Structure of autosynthetic models of balanced cell growth and numerical optimization of their growth rate

Genome-scale reaction network models are available for many prokaryotic organisms. Yet, to predict the proteome and metabolome of the cell from them, additional information about (i) the nonlinear enzyme kinetics and (ii) the regulation of protein expression by metabolic signals is necessary. Knowledge about the latter could be sidestepped by assuming that expression regulation has evolved to achieve the protein composition that maximizes cellular growth rate. A general mathematical framework for optimizing the growth rate of models comprising an arbitrarily complex metabolic network and a relatively simple protein-synthesis network was recently formulated independently by two research groups [de Groot et al., PLoS Comput. Biol. 16, e1007559 (2020); Dourado & Lercher, Nature Commun. 11, 1226 (2020)]. Here, this formalism is further developed with particular focus on carrying out the optimization numerically. To this end, we identify the concentrations of the enzymes as the independent variables of the optimization problem and propose novel multiplicative updates for the iterative calculation of the dependent metabolite concentrations.

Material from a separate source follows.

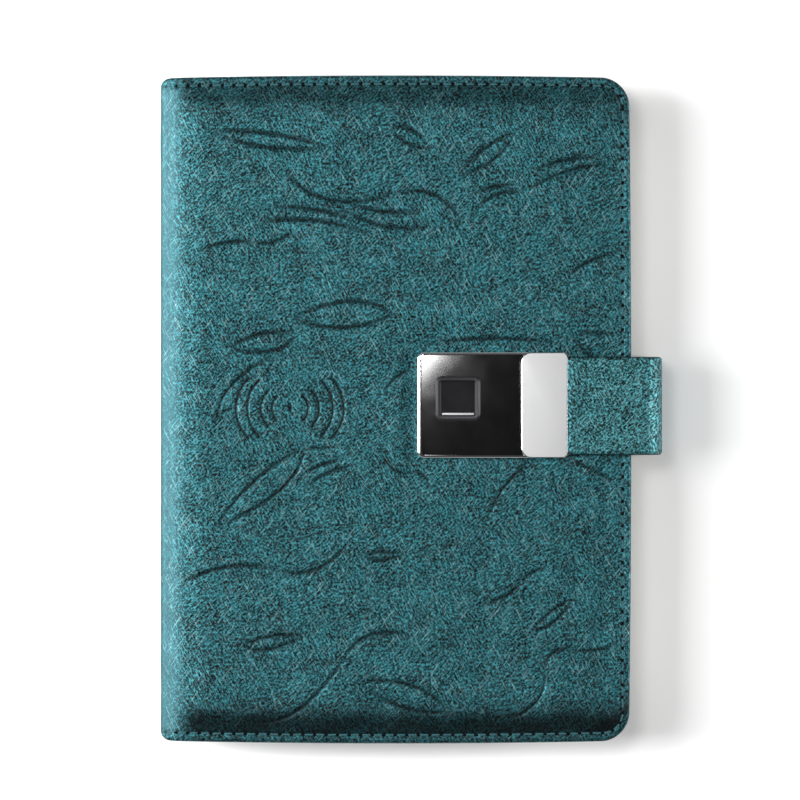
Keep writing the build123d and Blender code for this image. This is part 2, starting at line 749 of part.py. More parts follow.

The reduced gradient method, with analytical derivatives, is employed for the numerical optimization. Additionally, the roles of the dilution of the metabolite concentrations by growth and the commonly invoked constraint on the cell dry mass density are clarified. These developments should lay the basis for the practical optimization of large-scale kinetic models, thus formally connecting the physiological "macrostate" of the cell, characterized by its growth rate, to its "microstate", described by the cell proteome and metabolome.